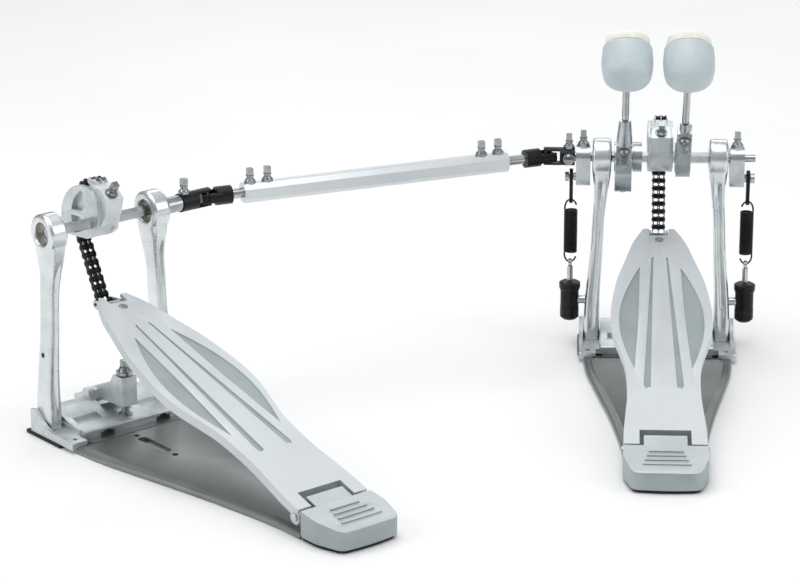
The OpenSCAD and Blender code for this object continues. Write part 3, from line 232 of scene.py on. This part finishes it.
def make_rubber():
    """Moulded rubber: black, matt, with a fine pebble."""
    made, tree, out, where = new_material("rubber, moulded")
    pebble = add(tree, "ShaderNodeTexNoise", {"Scale": 1 / (1.11 * MM), "Detail": 3}, {"Vector": where})
    height = pebble.outputs["Fac"]
    surface(tree, out, {"IOR": 1.52}, (height, "#141414", "#202122"), (height, 0.6, 0.8), (height, 0.6, 0.2))
    return made


def make_shell():
    """Injection moulded ABS of the beater heads: blue grey, smooth, with a faint flow mark."""
    made, tree, out, where = new_material("ABS, moulded")
    flow = add(tree, "ShaderNodeTexNoise", {"Scale": 1 / (22.2 * MM), "Detail": 2, "Distortion": 0.4},
               {"Vector": where})
    fine = add(tree, "ShaderNodeTexNoise", {"Scale": 1 / (0.714 * MM), "Detail": 2}, {"Vector": where})
    surface(tree, out, {"IOR": 1.53}, (flow.outputs["Fac"], "#bdc9cd", "#c6d2d6"),
            (flow.outputs["Fac"], 0.36, 0.46), (fine.outputs["Fac"], 0.35, 0.1))
    return made


def make_felt():
    """Pressed wool felt: cream, matt, with short crossing fibres and soft clumps. Real fibres are
    finer than a pixel, so they are drawn a millimetre or so wide."""
    made, tree, out, where = new_material("wool felt, pressed")
    fibre = add(tree, "ShaderNodeTexNoise",
                {"Scale": 1 / (1.43 * MM), "Detail": 6, "Roughness": 0.7, "Distortion": 1.5},
                {"Vector": where})
    clump = add(tree, "ShaderNodeTexNoise", {"Scale": 1 / (6.25 * MM), "Detail": 4}, {"Vector": where})
    mixed = add(tree, "ShaderNodeMath", links={0: fibre.outputs["Fac"], 1: clump.outputs["Fac"]},
                operation="MULTIPLY")
    surface(tree, out, {"IOR": 1.5, "Sheen Weight": 0.35, "Sheen Roughness": 0.5},
            (mixed.outputs["Value"], "#e6e3d8", "#fdfbf4", (0.08, 0.32)),
            (fibre.outputs["Fac"], 0.85, 1.0), (mixed.outputs["Value"], 0.9, 0.5))
    return made


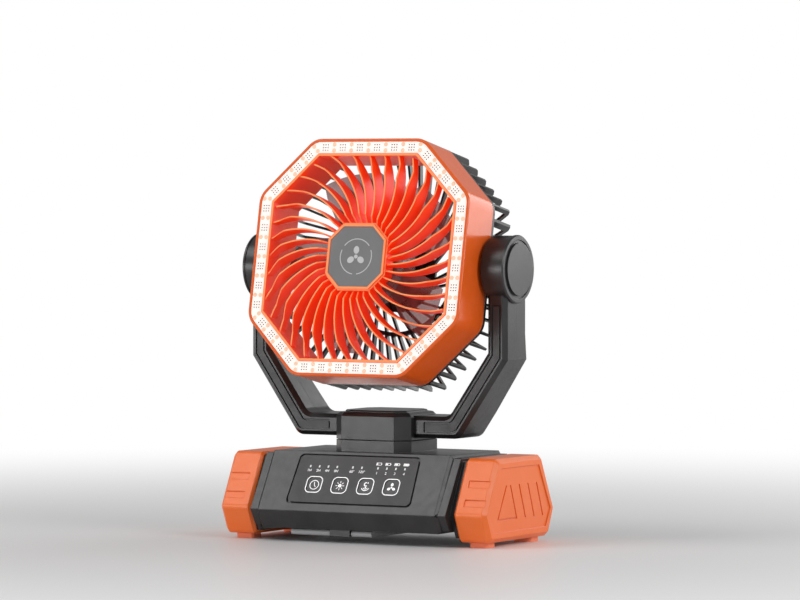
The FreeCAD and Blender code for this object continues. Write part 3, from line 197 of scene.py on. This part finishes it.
class Finish:
    """A material with a few shorthand calls for its nodes."""

    def __init__(self, name, colour, roughness, **sockets):
        self.material = bpy.data.materials.new(name)
        self.material.use_nodes = True
        self.material.diffuse_color = (*colour, 1.0)
        self.nodes = self.material.node_tree.nodes
        self.links = self.material.node_tree.links
        self.shader = self.nodes["Principled BSDF"]
        self.set("Base Color", (*colour, 1.0))
        self.set("Roughness", roughness)
        for key, number in sockets.items():
            self.set(key.replace("_", " "), number)
        self.place = self.nodes.new("ShaderNodeTexCoord")

    def set(self, socket, number):
        self.shader.inputs[socket].default_value = number

    def noise(self, scale, detail=3.0, stretch=None):
        """A cloudy pattern on the piece's own coordinates."""
        item = self.nodes.new("ShaderNodeTexNoise")
        item.inputs["Scale"].default_value = scale
        item.inputs["Detail"].default_value = detail
        source = self.place.outputs["Object"]
        if stretch:
            mapping = self.nodes.new("ShaderNodeMapping")
            mapping.inputs["Scale"].default_value = stretch
            self.links.new(source, mapping.inputs["Vector"])
            source = mapping.outputs["Vector"]
        self.links.new(source, item.inputs["Vector"])
        return item.outputs["Fac"]

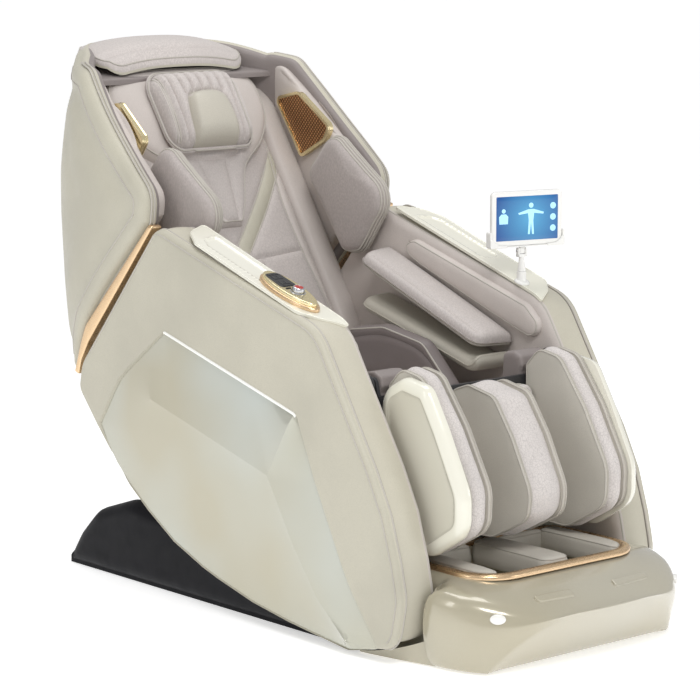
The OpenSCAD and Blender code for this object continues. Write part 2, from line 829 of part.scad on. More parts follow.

- - - - -

» Stated goal: Write the entire listing out again, word for word.

» Problem solution:
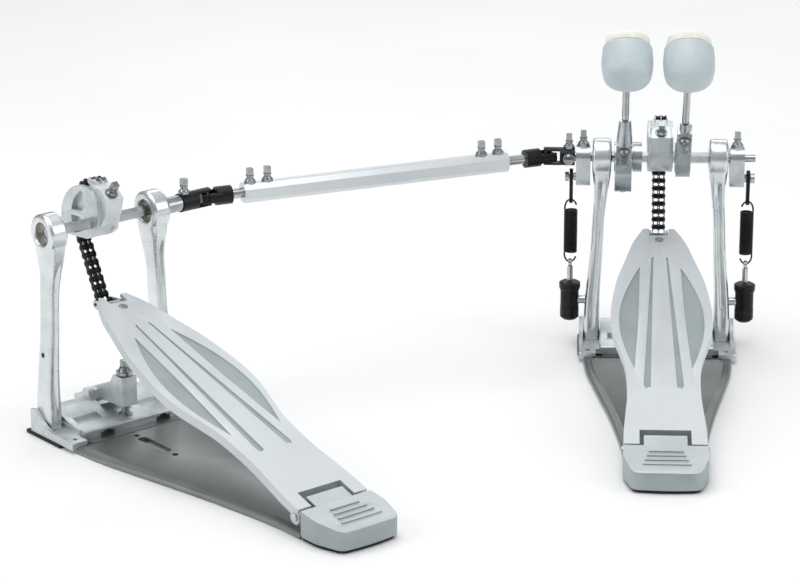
The OpenSCAD and Blender code for this object continues. Write part 3, from line 232 of scene.py on. This part finishes it.
def make_rubber():
    """Moulded rubber: black, matt, with a fine pebble."""
    made, tree, out, where = new_material("rubber, moulded")
    pebble = add(tree, "ShaderNodeTexNoise", {"Scale": 1 / (1.11 * MM), "Detail": 3}, {"Vector": where})
    height = pebble.outputs["Fac"]
    surface(tree, out, {"IOR": 1.52}, (height, "#141414", "#202122"), (height, 0.6, 0.8), (height, 0.6, 0.2))
    return made


def make_shell():
    """Injection moulded ABS of the beater heads: blue grey, smooth, with a faint flow mark."""
    made, tree, out, where = new_material("ABS, moulded")
    flow = add(tree, "ShaderNodeTexNoise", {"Scale": 1 / (22.2 * MM), "Detail": 2, "Distortion": 0.4},
               {"Vector": where})
    fine = add(tree, "ShaderNodeTexNoise", {"Scale": 1 / (0.714 * MM), "Detail": 2}, {"Vector": where})
    surface(tree, out, {"IOR": 1.53}, (flow.outputs["Fac"], "#bdc9cd", "#c6d2d6"),
            (flow.outputs["Fac"], 0.36, 0.46), (fine.outputs["Fac"], 0.35, 0.1))
    return made


def make_felt():
    """Pressed wool felt: cream, matt, with short crossing fibres and soft clumps. Real fibres are
    finer than a pixel, so they are drawn a millimetre or so wide."""
    made, tree, out, where = new_material("wool felt, pressed")
    fibre = add(tree, "ShaderNodeTexNoise",
                {"Scale": 1 / (1.43 * MM), "Detail": 6, "Roughness": 0.7, "Distortion": 1.5},
                {"Vector": where})
    clump = add(tree, "ShaderNodeTexNoise", {"Scale": 1 / (6.25 * MM), "Detail": 4}, {"Vector": where})
    mixed = add(tree, "ShaderNodeMath", links={0: fibre.outputs["Fac"], 1: clump.outputs["Fac"]},
                operation="MULTIPLY")
    surface(tree, out, {"IOR": 1.5, "Sheen Weight": 0.35, "Sheen Roughness": 0.5},
            (mixed.outputs["Value"], "#e6e3d8", "#fdfbf4", (0.08, 0.32)),
            (fibre.outputs["Fac"], 0.85, 1.0), (mixed.outputs["Value"], 0.9, 0.5))
    return made


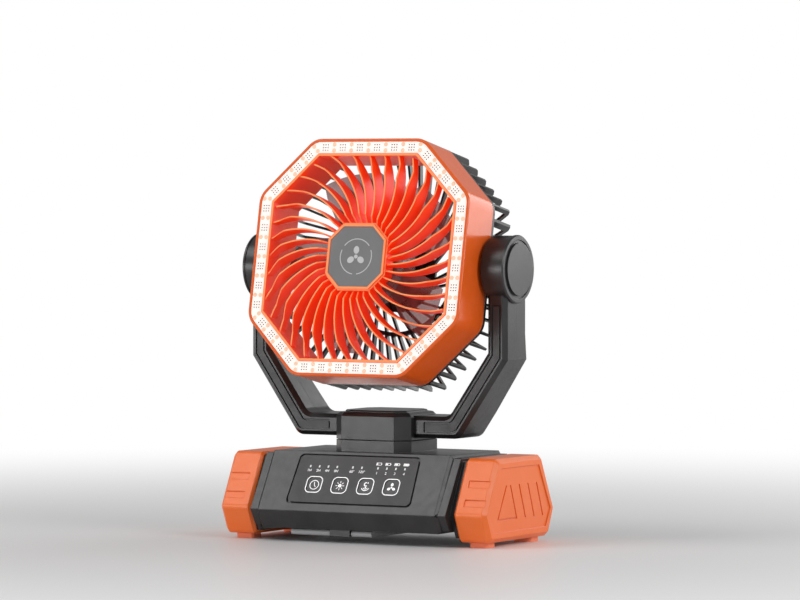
The FreeCAD and Blender code for this object continues. Write part 3, from line 197 of scene.py on. This part finishes it.
class Finish:
    """A material with a few shorthand calls for its nodes."""

    def __init__(self, name, colour, roughness, **sockets):
        self.material = bpy.data.materials.new(name)
        self.material.use_nodes = True
        self.material.diffuse_color = (*colour, 1.0)
        self.nodes = self.material.node_tree.nodes
        self.links = self.material.node_tree.links
        self.shader = self.nodes["Principled BSDF"]
        self.set("Base Color", (*colour, 1.0))
        self.set("Roughness", roughness)
        for key, number in sockets.items():
            self.set(key.replace("_", " "), number)
        self.place = self.nodes.new("ShaderNodeTexCoord")

    def set(self, socket, number):
        self.shader.inputs[socket].default_value = number

    def noise(self, scale, detail=3.0, stretch=None):
        """A cloudy pattern on the piece's own coordinates."""
        item = self.nodes.new("ShaderNodeTexNoise")
        item.inputs["Scale"].default_value = scale
        item.inputs["Detail"].default_value = detail
        source = self.place.outputs["Object"]
        if stretch:
            mapping = self.nodes.new("ShaderNodeMapping")
            mapping.inputs["Scale"].default_value = stretch
            self.links.new(source, mapping.inputs["Vector"])
            source = mapping.outputs["Vector"]
        self.links.new(source, item.inputs["Vector"])
        return item.outputs["Fac"]

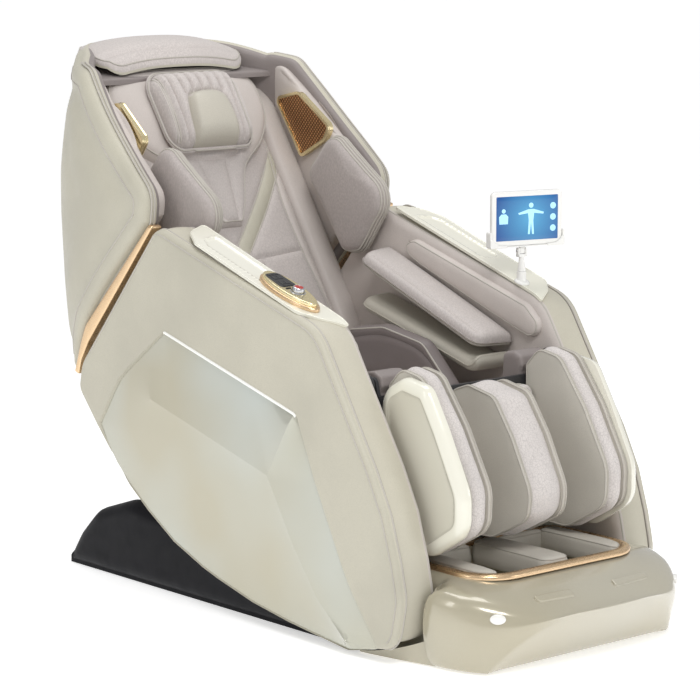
The OpenSCAD and Blender code for this object continues. Write part 2, from line 829 of part.scad on. More parts follow.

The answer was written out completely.